There is some of this in each of us. We become real pious in times of crisis. Then we say we are willing to do whatever God wants, unless it is too demanding. So often our commitment to Him has hooks to it. We will follow God in this, but not that. We will be pro-life in the case of the unborn, but are not pro-life in the case of embryonic stem cell research, or capital punishment. Many worship God piously in troubled times, but then forget him when the situation clears up. Do you remember all the people who came to Church in the months after 9/11? Where are they now? Hosea says that God is not interested in partial sacrifices, in prayers with a hook that say, “I will do this as long as you do that.” “It is love that I desire and not sacrifice,” God says through the prophet. “I desire that you live in my ways, not make sacrifices as though you would be appeasing me.”
All this reminds me of the many times that people who have been out of the Church for years and have no intention of returning, come to the rectory because they want something. They want their daughter married in our beautiful Church. Or they have heard how Guardian Angels has ascended to the top of Catholic Education and now they want to put their child into the school. They might carry a hundred dollar donation. I am not impressed. I will tell him to keep the money or give it to the poor, but start practicing the faith. Trifle offerings do not make up for commitment to the faith. We have to admit it. We all have some of this within us. We have to fight the concept that we can buy off God. That’s what Hosea rants about in the first reading.
The ideal character of faith is presented in the second reading from Paul’s Letter to the Romans. The ideal is Abraham, the Father of Faith. He completely trusted in God, even when he himself could not figure how God would fulfill his promises to Abraham. At a hundred years old and childless, he didn’t expect to be called the Father of Many Nations, but he trusted God. His elderly wife, Sarah, did become pregnant with Isaac. Do you remember, when the angels told Abraham that
Sarah would have a child she laughed. The name Isaac means the Son of Laughter. Abraham let God be concerned with how something seemingly impossible was going to take place. It was credited to him as righteousness. That’s an important biblical term, righteous. The closest we can say is “being right with God.” Righteousness actually means more than that, it means being united to God, the True One, the Righteous One.
During most of the last century people throughout the Church prayed for the end of atheistic communism. People believed that God would find a way. Pope John Paul II believed that God would work his wonders, and communism in Russia and Eastern Europe fell without hardly a shot being fired. They trusted God. He did the rest. We look at these recent events and say, these were righteous people, at one with God in their faith. One of the problems of our instant solution generation, our push a button on the computer and get an answer generation, is that we think we need to know how something is going to happen before we trust God to go into action. We need to, as the old expression says, “Let go and let God.” We don’t need to know .how. We just need to have the faith in the Divine Somehow.

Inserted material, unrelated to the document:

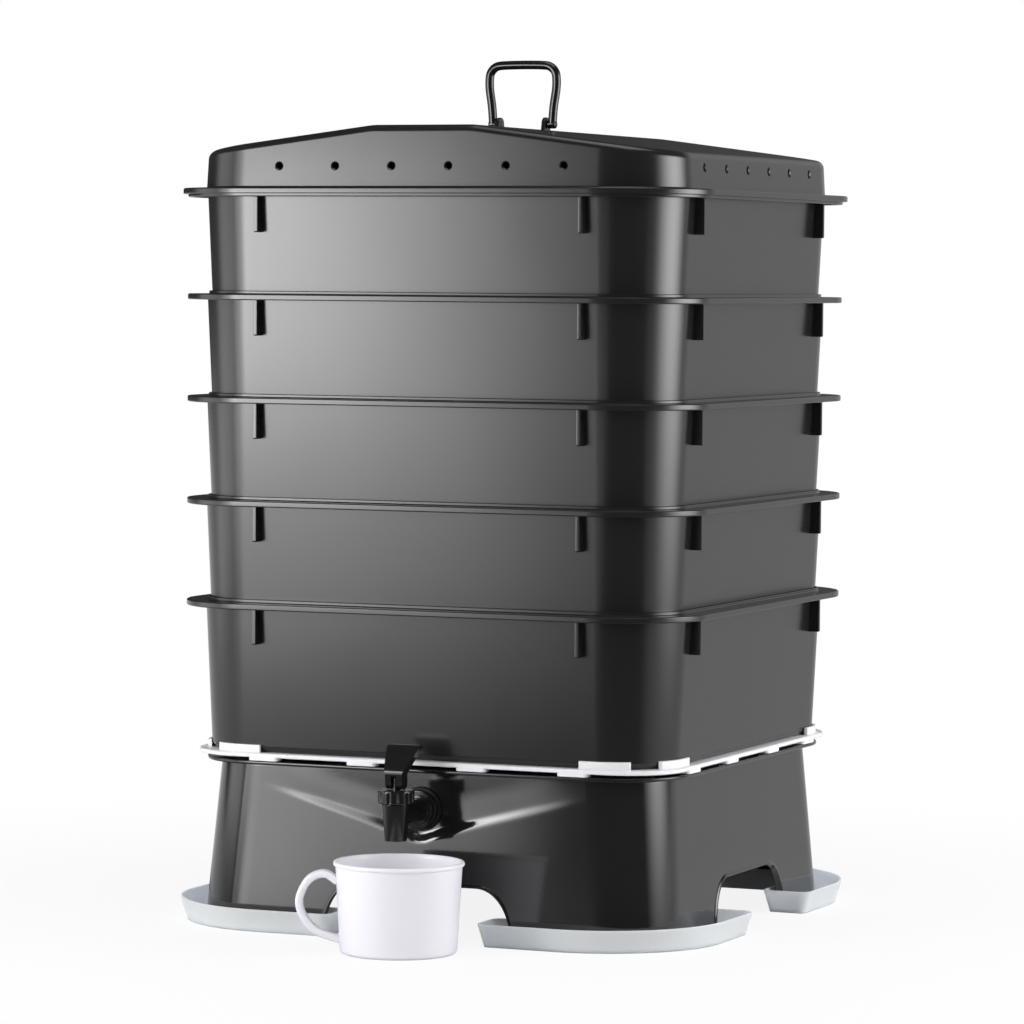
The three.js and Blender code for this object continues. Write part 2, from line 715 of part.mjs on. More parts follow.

This brings us to the figure in the Gospel reading, Matthew. Here in the Gospel of Matthew he is presented as gently as possible by the community of followers that had formed around the Apostle Matthew and who were responsible for the final rendering of the Gospel. But it is hard to cover up Matthew’s sinfulness. Before he met Jesus he was a collaborator with the occupying Romans. He used their soldiers to tax his own people, keeping a significant amount for himself. There were no set wages for the tax collectors. They collected whatever they could get from the people with the might of the Roman soldiers standing behind them as they sat at their table. The only thing that was set was how much the Romans expected from each person. Whatever Matthew could get and keep for himself was fair game. So, he wasn’t just a collaborator, he was a thief, a traitor, and an object of scorn. But then Jesus called, and Matthew got up, left his cushy life, left his love of money and followed Jesus. Matthew was not the great man of faith Abraham had been, but he wasn’t one of the hypocrites of the first reading, either. He was simply a man who when confronted with the opportunity to radically change his life, chose the Lord.

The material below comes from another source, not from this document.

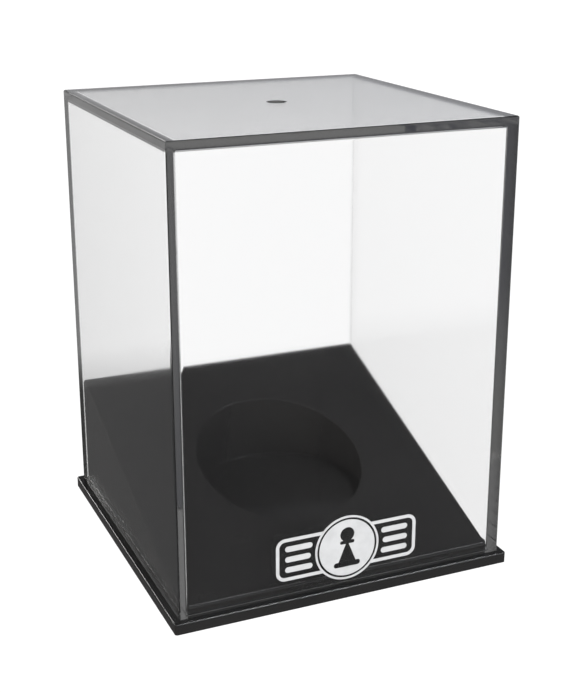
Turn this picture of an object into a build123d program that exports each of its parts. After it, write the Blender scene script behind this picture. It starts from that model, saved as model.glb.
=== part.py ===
from build123d import *

import os
from math import atan, cos, degrees, radians, sin, sqrt

# A display case for one small figure: a clear moulded cover that lifts straight up off a black
# base. The base's sloped top has a round pocket with a level floor, where the figure's own
# round base stands. The front faces -Y, and the origin is the middle of the base's underside.

# Clear cover, in millimetres
cover_width = 80.0  # outside, across the open rim
cover_height = 103.55
cover_lift_gap = 0.05  # air left under the rim, which touches the flange only at its high spots
cover_wall = 2.0
cover_top_inset = 0.31  # moulding draft on each side, from the rim to the top
cover_outer_round = 0.45
cover_inner_round = 0.8
cover_rim_round = 0.3
gate_width = 4.8  # shallow dish left at the moulding gate, in the middle of the top
gate_depth = 0.9

# Black base
flange_width = 83.0
flange_thickness = 2.6
flange_corner_round = 0.6
flange_edge_round = 0.25
base_wall = 2.0
riser_clearance = 0.25  # between the riser and the inside of the cover
riser_front_height = 4.4  # top of the front lip, from the ground
riser_back_height = 32.3  # the ridge, before it is rounded
ridge_round = 1.3
lip_round = 0.9
riser_side_round = 0.5

# Round pocket in the slope
pocket_radius = 20.65
pocket_floor_height = 10.1
pocket_rim_round = 0.2
pocket_floor_round = 0.25

# Printed emblem on the cover's front: a plaque with a pawn on a disc, between plain bars
ink_thickness = 0.08
emblem_height = 9.2  # its middle, from the cover's rim
plaque_width = 34.8
plaque_depth = 10.4
plaque_round = 2.2
plaque_line = 0.8
disc_radius = 7.9
disc_rim = 0.5
disc_gap = 0.5
bar_thickness = 1.35
bar_pitch = 2.55
bar_gap = 1.1  # between a bar's inner end and the disc
bar_reach = 15.2  # from the middle to a bar's outer end
pawn_head_radius = 1.75
pawn_head_height = 3.3
pawn_collar = (3.6, 0.9)
pawn_collar_height = 1.4
pawn_body = (4.6, 5.0)
pawn_body_angle = 68
pawn_body_height = -1.3
pawn_foot = (6.6, 1.3)
pawn_foot_height = -4.1

# Worked out from those
draft_angle = atan(cover_top_inset / cover_height)
rim_height = flange_thickness + cover_lift_gap
cover_inner_width = cover_width - 2 * cover_wall
riser_width = cover_inner_width - 2 * riser_clearance
slope_angle = atan((riser_back_height - riser_front_height) / riser_width)
block_height = riser_back_height + ridge_round  # tall enough to reach past the slope everywhere
gate_ball_radius = (gate_width**2 / 4 + gate_depth**2) / (2 * gate_depth)
gate_ball_height = rim_height + cover_height - gate_depth + gate_ball_radius
slope_plane = Plane(
    origin=(0, -riser_width / 2, riser_front_height),
    x_dir=(1, 0, 0),
    z_dir=(0, -sin(slope_angle), cos(slope_angle)),
)
print_plane = Plane(
    origin=(0, -cover_width / 2, rim_height),
    x_dir=(1, 0, 0),
    z_dir=(0, -cos(draft_angle), sin(draft_angle)),
)

os.makedirs("parts", exist_ok=True)


# Cover: one clear moulding, closed at the top and open below
with BuildPart() as cover:
    with BuildSketch(Plane.XY.offset(rim_height)):
        Rectangle(cover_width, cover_width)
    extrude(amount=cover_height, taper=degrees(draft_angle))
    outer_rows = cover.edges().group_by(Axis.Z)
    fillet(outer_rows[1] + outer_rows[2], cover_outer_round)

    with BuildSketch(Plane.XY.offset(rim_height)):
        Rectangle(cover_inner_width, cover_inner_width)
    extrude(
        amount=cover_height - cover_wall,
        taper=degrees(draft_angle),
        mode=Mode.SUBTRACT,
    )
    inner_rows = cover.edges(Select.LAST).group_by(Axis.Z)
    fillet(inner_rows[1] + inner_rows[2], cover_inner_round)

    rim = cover.faces().sort_by(Axis.Z)[0]
    fillet(rim.inner_wires()[0].edges(), cover_rim_round)

    with Locations((0, 0, gate_ball_height)):
        Sphere(gate_ball_radius, mode=Mode.SUBTRACT)
cover.part.label = "cover"


# The hollow under the base's skin, less the boss that carries the pocket's floor and wall
with BuildPart() as underside:
    with BuildSketch(Plane.XY):
        Rectangle(riser_width - 2 * base_wall, riser_width - 2 * base_wall)
    extrude(amount=block_height, taper=degrees(draft_angle))
    split(bisect_by=slope_plane.offset(-base_wall), keep=Keep.BOTTOM)
    with BuildSketch(Plane.XY.offset(pocket_floor_height - base_wall)):
        Circle(pocket_radius + base_wall)
    extrude(amount=block_height, mode=Mode.SUBTRACT)

# The wedge that stands inside the cover, rooted in the flange
with BuildPart() as riser:
    with BuildSketch(Plane.XY.offset(flange_thickness / 2)):
        Rectangle(riser_width, riser_width)
    extrude(amount=block_height, taper=degrees(draft_angle))
    split(bisect_by=slope_plane, keep=Keep.BOTTOM)
    slope = riser.faces().sort_by(Axis.Z)[-1]
    front_edge, ridge_edge = slope.edges().filter_by(Axis.X).sort_by(Axis.Z)
    fillet(ridge_edge, ridge_round)
    fillet(front_edge, lip_round)
    for side in (riser.faces().sort_by(Axis.X)[0], riser.faces().sort_by(Axis.X)[-1]):
        fillet(side.edges().sort_by(Axis.Z)[1:], riser_side_round)

# Base: flange, riser and pocket as one hollow moulding, open below
with BuildPart() as base:
    with BuildSketch(Plane.XY):
        RectangleRounded(flange_width, flange_width, flange_corner_round)
    extrude(amount=flange_thickness)
    fillet(base.faces().sort_by(Axis.Z)[-1].edges(), flange_edge_round)
    add(riser)
    add(underside, mode=Mode.SUBTRACT)

    with BuildSketch(Plane.XY.offset(pocket_floor_height)):
        Circle(pocket_radius)
    extrude(amount=block_height, mode=Mode.SUBTRACT)
    pocket_wall = base.faces(Select.LAST).filter_by(GeomType.CYLINDER)[0]
    fillet(pocket_wall.edges().filter_by(GeomType.ELLIPSE), pocket_rim_round)
    pocket_floor = base.faces().filter_by(Plane.XY).group_by(Axis.Z)[-1][0]
    fillet(pocket_floor.edges(), pocket_floor_round)
base.part.label = "base"


# Emblem: a thin layer of white ink on the outside of the cover's front wall
with BuildPart() as front_print:
    with BuildSketch(print_plane):
        with Locations((0, emblem_height)):
            RectangleRounded(plaque_width, plaque_depth, plaque_round)
            RectangleRounded(
                plaque_width - 2 * plaque_line,
                plaque_depth - 2 * plaque_line,
                plaque_round - plaque_line,
                mode=Mode.SUBTRACT,
            )
            Circle(disc_radius)
            Circle(disc_radius - disc_rim, mode=Mode.SUBTRACT)
            Circle(disc_radius - disc_rim - disc_gap)

        for row in (-1, 0, 1):
            bar_start = sqrt(disc_radius**2 - (row * bar_pitch) ** 2) + bar_gap
            bar_middle = (bar_start + bar_reach) / 2
            bar_y = emblem_height + row * bar_pitch
            with Locations((-bar_middle, bar_y), (bar_middle, bar_y)):
                SlotOverall(bar_reach - bar_start, bar_thickness)

        with Locations((0, emblem_height + pawn_head_height)):
            Circle(pawn_head_radius, mode=Mode.SUBTRACT)
        with Locations((0, emblem_height + pawn_collar_height)):
            SlotOverall(*pawn_collar, mode=Mode.SUBTRACT)
        with Locations((0, emblem_height + pawn_body_height)):
            Trapezoid(*pawn_body, pawn_body_angle, mode=Mode.SUBTRACT)
        with Locations((0, emblem_height + pawn_foot_height)):
            SlotOverall(*pawn_foot, mode=Mode.SUBTRACT)
    extrude(amount=ink_thickness)
front_print.part.label = "front_print"


export_step(cover.part, "parts/cover.step")
export_step(base.part, "parts/base.step")
export_step(front_print.part, "parts/front_print.step")
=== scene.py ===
import bmesh
import bpy
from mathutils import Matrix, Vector


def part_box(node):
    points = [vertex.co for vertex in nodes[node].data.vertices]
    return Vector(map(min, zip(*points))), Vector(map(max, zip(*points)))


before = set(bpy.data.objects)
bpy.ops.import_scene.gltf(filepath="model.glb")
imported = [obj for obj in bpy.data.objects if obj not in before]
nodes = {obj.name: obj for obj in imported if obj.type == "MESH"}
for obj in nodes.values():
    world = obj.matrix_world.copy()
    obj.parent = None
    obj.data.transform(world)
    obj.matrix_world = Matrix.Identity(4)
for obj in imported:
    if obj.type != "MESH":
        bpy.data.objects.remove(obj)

scene = bpy.context.scene
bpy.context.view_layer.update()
print("frame loaded:", ", ".join(sorted(nodes)))

# the case seen from its front left, a little above the cover, in metres
camera = {
    "place": (-0.11462, -0.27152, 0.14825),
    "look": (0.37691, 0.86750, -0.32464),
    "lens": 66.50,
    "sensor": 36.0,
    "clipStart": 0.01,
    "clipEnd": 60.0,
}


def makeCamera():
    data = bpy.data.cameras.new("camera")
    data.lens = camera["lens"]
    data.sensor_width = camera["sensor"]
    data.clip_start = camera["clipStart"]
    data.clip_end = camera["clipEnd"]
    obj = bpy.data.objects.new("camera", data)
    obj.location = camera["place"]
    obj.rotation_euler = Vector(camera["look"]).to_track_quat("-Z", "Y").to_euler()
    scene.collection.objects.link(obj)
    scene.camera = obj


makeCamera()
print("camera placed")


# small helpers for the node trees
def newMaterial(name):
    mat = bpy.data.materials.new(name)
    mat.use_nodes = True
    tree = mat.node_tree
    return mat, tree, tree.nodes["Principled BSDF"]


def addNode(tree, kind, **settings):
    node = tree.nodes.new(kind)
    for key, value in settings.items():
        setattr(node, key, value)
    return node


def join(tree, source, target):
    tree.links.new(source, target)


def noise(tree, coords, pattern):
    # a pattern is its scale per metre, its detail and how rough the detail is
    node = addNode(tree, "ShaderNodeTexNoise")
    for key, value in zip(("Scale", "Detail", "Roughness"), pattern):
        node.inputs[key].default_value = value
    join(tree, coords, node.inputs["Vector"])
    return node.outputs["Fac"]


def spread(tree, value, low, high, fromLow=0.0, fromHigh=1.0):
    node = addNode(tree, "ShaderNodeMapRange")
    node.inputs["From Min"].default_value = fromLow
    node.inputs["From Max"].default_value = fromHigh
    node.inputs["To Min"].default_value = low
    node.inputs["To Max"].default_value = high
    join(tree, value, node.inputs["Value"])
    return node.outputs[0]


def maths(tree, how, a, b):
    node = addNode(tree, "ShaderNodeMath", operation=how)
    for socket, item in zip(node.inputs, (a, b)):
        if isinstance(item, (int, float)):
            socket.default_value = item
        else:
            join(tree, item, socket)
    return node.outputs[0]


# where a Mix node keeps its colours, since its kinds of value share their names
mixColours = (6, 7)
mixResult = 2


def blendColour(tree, factor, a, b):
    node = addNode(tree, "ShaderNodeMix", data_type="RGBA")
    join(tree, factor, node.inputs["Factor"])
    for index, item in zip(mixColours, (a, b)):
        if isinstance(item, tuple):
            node.inputs[index].default_value = item
        else:
            join(tree, item, node.inputs[index])
    return node.outputs[mixResult]


def bump(tree, height, distance, strength):
    node = addNode(tree, "ShaderNodeBump")
    node.inputs["Distance"].default_value = distance
    node.inputs["Strength"].default_value = strength
    join(tree, height, node.inputs["Height"])
    return node.outputs[0]


def objectCoords(tree):
    return addNode(tree, "ShaderNodeTexCoord").outputs["Object"]


def splitAxes(tree, coords):
    node = addNode(tree, "ShaderNodeSeparateXYZ")
    join(tree, coords, node.inputs[0])
    return node.outputs


def give(obj, mat):
    if not obj.material_slots:
        obj.data.materials.append(mat)
    for slot in obj.material_slots:
        slot.material = mat


# clear moulded styrene
clear = {
    "tint": (0.993, 0.993, 0.994, 1),
    "ior": 1.44,
    "roughLow": 0.050,
    "roughHigh": 0.066,
    "marks": (45.0, 3.0, 0.6),    # faint handling marks
    "flow": (60.0, 1.0, 0.5),     # long waves left where the plastic flowed
    "flowDepth": 0.000002,
    "flowStrength": 0.05,
}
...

That’s us, at least me. We are not such good people that our very existence is seen by all to be righteous. But we are trying our best not to be hypocrites. We hear the call to change over and over in our lives. Advent, Lent, the death of a loved one, the death of Pope John Paul II. So many times in our lives we hear the call to be better. And time and again, through the Grace of God, we pull away from our self centered existence and choose Christ. Perhaps there are others who look at us and see out past. Perhaps they have good reason for their suspicion. But we no longer care about anything other than the love of Christ who has called us into His Mercy. “It is mercy I desire, not sacrifice.” You and I, real people in a world of sin and temptation, can live peacefully under His mercy.
Hosea, Abraham and Matthew. Hosea spoke about giving lip service to God. No that won’t work. Abraham, led a life of total dedication and faith. Hopefully, there are many Abrahams among us. But for myself, and perhaps for you, I identify with Matthew who is called to push away from the table of avarice, of selfishness, and plunge into the table of Love of our God, the Divine Lover, the God who calls me, and who calls you, to live Under His Mercy.